GIVEN INSTRUCTION » Will you repeat only the lines beginning at the one that mentions "the pin together." and ending at the one that mentions "obj.matrix_parent_inverse = Matrix.Identity(4)", both of them included, exactly?

>> begin

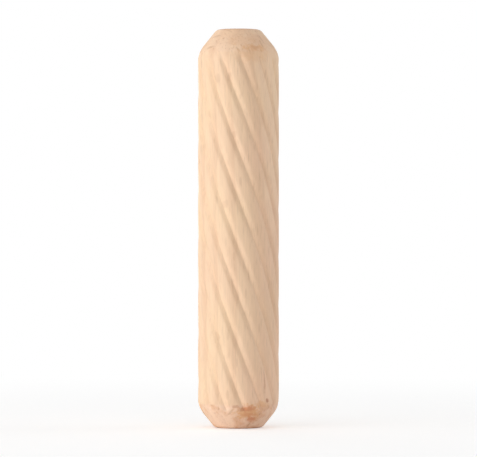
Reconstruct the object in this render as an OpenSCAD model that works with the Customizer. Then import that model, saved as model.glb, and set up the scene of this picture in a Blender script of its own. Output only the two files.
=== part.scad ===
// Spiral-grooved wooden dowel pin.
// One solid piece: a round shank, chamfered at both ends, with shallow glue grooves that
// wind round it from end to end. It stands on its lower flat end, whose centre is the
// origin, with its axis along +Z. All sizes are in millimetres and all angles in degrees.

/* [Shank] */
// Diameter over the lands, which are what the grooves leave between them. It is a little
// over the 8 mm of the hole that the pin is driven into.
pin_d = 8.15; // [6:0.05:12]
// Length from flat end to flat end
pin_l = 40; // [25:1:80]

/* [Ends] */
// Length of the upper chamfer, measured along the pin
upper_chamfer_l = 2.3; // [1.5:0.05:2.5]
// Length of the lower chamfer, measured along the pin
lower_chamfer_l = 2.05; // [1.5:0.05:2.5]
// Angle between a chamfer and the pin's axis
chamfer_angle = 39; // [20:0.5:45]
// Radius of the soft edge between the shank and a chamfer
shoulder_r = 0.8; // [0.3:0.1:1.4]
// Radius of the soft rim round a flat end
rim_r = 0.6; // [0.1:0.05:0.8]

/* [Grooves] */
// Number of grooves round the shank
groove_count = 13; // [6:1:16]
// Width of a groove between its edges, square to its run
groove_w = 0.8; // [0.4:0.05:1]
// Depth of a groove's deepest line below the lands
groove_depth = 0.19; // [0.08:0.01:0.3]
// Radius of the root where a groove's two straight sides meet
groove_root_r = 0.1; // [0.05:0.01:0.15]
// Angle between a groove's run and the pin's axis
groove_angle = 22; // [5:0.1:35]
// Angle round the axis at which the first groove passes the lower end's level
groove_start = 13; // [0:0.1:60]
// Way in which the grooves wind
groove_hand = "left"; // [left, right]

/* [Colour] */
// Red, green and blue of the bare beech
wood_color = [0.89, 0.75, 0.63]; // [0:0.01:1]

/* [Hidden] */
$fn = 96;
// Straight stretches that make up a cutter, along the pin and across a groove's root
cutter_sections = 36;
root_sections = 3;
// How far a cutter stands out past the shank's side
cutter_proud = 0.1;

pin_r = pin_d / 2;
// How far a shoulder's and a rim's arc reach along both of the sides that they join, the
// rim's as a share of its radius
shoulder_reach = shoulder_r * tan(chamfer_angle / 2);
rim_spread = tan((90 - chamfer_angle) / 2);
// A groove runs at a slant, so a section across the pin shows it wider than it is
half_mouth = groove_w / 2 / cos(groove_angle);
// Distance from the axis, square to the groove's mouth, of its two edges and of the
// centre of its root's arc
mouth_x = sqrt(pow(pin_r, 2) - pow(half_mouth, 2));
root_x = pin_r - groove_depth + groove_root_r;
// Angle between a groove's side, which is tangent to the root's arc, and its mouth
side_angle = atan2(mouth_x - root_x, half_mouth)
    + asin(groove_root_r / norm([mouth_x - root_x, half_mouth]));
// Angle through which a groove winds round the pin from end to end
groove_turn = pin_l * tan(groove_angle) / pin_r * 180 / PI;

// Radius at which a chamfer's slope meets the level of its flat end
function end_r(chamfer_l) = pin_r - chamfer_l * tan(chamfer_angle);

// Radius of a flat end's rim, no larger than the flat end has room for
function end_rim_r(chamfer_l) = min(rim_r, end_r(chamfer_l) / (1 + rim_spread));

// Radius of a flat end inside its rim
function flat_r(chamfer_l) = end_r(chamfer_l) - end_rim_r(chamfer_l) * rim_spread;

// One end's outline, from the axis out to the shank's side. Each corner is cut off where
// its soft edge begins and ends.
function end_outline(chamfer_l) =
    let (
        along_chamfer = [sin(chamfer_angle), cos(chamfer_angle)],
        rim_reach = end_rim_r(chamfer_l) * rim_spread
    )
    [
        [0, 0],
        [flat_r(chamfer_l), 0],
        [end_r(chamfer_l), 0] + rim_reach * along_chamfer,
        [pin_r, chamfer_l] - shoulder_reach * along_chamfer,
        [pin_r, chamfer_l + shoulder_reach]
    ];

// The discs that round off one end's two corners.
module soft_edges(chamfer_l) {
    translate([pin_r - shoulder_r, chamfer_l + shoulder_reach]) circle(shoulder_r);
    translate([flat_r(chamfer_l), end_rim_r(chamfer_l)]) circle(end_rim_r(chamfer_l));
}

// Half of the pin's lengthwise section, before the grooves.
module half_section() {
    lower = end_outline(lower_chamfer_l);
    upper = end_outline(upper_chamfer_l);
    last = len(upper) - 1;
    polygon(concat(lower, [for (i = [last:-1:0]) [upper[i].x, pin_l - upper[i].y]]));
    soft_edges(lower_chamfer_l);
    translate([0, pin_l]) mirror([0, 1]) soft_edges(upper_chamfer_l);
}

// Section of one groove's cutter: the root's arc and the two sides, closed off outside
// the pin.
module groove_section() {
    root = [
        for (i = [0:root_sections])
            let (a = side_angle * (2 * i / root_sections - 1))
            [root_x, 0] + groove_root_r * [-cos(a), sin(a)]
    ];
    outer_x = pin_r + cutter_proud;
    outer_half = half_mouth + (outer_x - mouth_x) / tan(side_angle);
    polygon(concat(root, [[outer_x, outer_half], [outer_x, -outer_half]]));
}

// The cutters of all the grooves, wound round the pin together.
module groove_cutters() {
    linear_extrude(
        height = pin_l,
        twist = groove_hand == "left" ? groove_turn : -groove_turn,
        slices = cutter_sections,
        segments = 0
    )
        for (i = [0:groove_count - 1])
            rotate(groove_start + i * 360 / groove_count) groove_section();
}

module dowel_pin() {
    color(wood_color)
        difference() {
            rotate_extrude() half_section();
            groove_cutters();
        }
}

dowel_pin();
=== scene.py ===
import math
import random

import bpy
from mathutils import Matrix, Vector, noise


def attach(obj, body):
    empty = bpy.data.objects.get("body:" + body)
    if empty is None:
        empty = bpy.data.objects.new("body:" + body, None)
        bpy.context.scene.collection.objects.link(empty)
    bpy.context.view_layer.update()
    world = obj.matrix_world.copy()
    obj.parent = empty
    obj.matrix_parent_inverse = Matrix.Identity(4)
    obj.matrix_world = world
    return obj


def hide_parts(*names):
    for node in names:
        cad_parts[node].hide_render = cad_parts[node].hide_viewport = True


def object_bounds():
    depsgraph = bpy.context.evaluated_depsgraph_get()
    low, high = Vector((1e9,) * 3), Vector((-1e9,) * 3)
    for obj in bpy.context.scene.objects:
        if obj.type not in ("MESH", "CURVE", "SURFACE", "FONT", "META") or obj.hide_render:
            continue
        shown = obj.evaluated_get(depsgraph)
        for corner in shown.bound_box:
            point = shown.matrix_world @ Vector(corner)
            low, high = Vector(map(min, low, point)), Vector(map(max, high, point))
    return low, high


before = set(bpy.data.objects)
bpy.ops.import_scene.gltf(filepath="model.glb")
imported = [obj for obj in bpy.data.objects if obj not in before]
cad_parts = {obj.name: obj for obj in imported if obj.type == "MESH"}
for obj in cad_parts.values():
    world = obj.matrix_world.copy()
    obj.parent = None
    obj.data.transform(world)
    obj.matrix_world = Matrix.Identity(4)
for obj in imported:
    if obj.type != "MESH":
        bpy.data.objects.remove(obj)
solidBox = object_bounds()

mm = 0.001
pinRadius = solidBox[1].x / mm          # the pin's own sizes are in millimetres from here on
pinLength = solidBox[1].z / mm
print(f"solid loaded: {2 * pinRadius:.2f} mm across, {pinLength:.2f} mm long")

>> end

TASK RESULT »
// The cutters of all the grooves, wound round the pin together.
module groove_cutters() {
    linear_extrude(
        height = pin_l,
        twist = groove_hand == "left" ? groove_turn : -groove_turn,
        slices = cutter_sections,
        segments = 0
    )
        for (i = [0:groove_count - 1])
            rotate(groove_start + i * 360 / groove_count) groove_section();
}

module dowel_pin() {
    color(wood_color)
        difference() {
            rotate_extrude() half_section();
            groove_cutters();
        }
}

dowel_pin();
=== scene.py ===
import math
import random

import bpy
from mathutils import Matrix, Vector, noise


def attach(obj, body):
    empty = bpy.data.objects.get("body:" + body)
    if empty is None:
        empty = bpy.data.objects.new("body:" + body, None)
        bpy.context.scene.collection.objects.link(empty)
    bpy.context.view_layer.update()
    world = obj.matrix_world.copy()
    obj.parent = empty
    obj.matrix_parent_inverse = Matrix.Identity(4)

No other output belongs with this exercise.